• [Given information]:
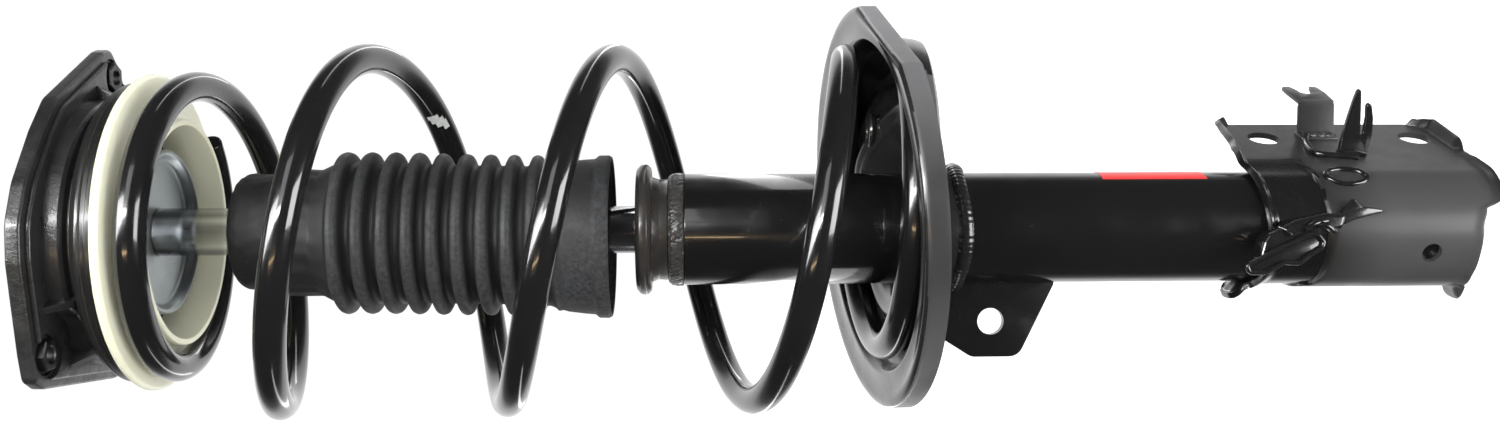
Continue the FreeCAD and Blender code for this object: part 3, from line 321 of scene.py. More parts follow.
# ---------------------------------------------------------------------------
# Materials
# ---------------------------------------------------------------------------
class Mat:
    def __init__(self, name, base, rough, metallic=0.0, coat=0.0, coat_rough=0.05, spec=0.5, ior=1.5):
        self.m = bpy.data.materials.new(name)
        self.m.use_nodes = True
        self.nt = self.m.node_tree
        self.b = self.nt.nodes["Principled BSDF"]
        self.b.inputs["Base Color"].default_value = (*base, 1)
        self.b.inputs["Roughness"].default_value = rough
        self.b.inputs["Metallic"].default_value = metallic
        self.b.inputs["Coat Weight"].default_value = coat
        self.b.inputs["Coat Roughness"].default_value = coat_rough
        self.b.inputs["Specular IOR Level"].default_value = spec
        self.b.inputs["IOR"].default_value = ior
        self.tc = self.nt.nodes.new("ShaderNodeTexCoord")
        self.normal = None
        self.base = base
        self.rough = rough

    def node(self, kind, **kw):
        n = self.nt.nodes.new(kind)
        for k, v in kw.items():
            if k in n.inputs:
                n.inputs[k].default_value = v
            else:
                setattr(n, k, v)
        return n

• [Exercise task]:
Using the data above, output each line exactly.

• [Exercise answer]:
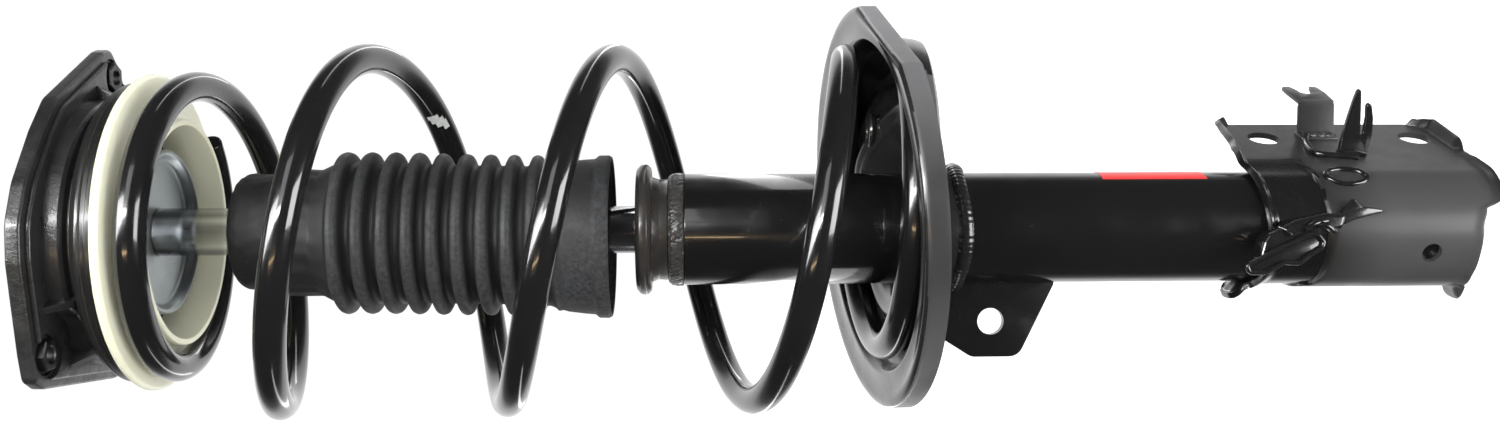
Continue the FreeCAD and Blender code for this object: part 3, from line 321 of scene.py. More parts follow.
# ---------------------------------------------------------------------------
# Materials
# ---------------------------------------------------------------------------
class Mat:
    def __init__(self, name, base, rough, metallic=0.0, coat=0.0, coat_rough=0.05, spec=0.5, ior=1.5):
        self.m = bpy.data.materials.new(name)
        self.m.use_nodes = True
        self.nt = self.m.node_tree
        self.b = self.nt.nodes["Principled BSDF"]
        self.b.inputs["Base Color"].default_value = (*base, 1)
        self.b.inputs["Roughness"].default_value = rough
        self.b.inputs["Metallic"].default_value = metallic
        self.b.inputs["Coat Weight"].default_value = coat
        self.b.inputs["Coat Roughness"].default_value = coat_rough
        self.b.inputs["Specular IOR Level"].default_value = spec
        self.b.inputs["IOR"].default_value = ior
        self.tc = self.nt.nodes.new("ShaderNodeTexCoord")
        self.normal = None
        self.base = base
        self.rough = rough

    def node(self, kind, **kw):
        n = self.nt.nodes.new(kind)
        for k, v in kw.items():
            if k in n.inputs:
                n.inputs[k].default_value = v
            else:
                setattr(n, k, v)
        return n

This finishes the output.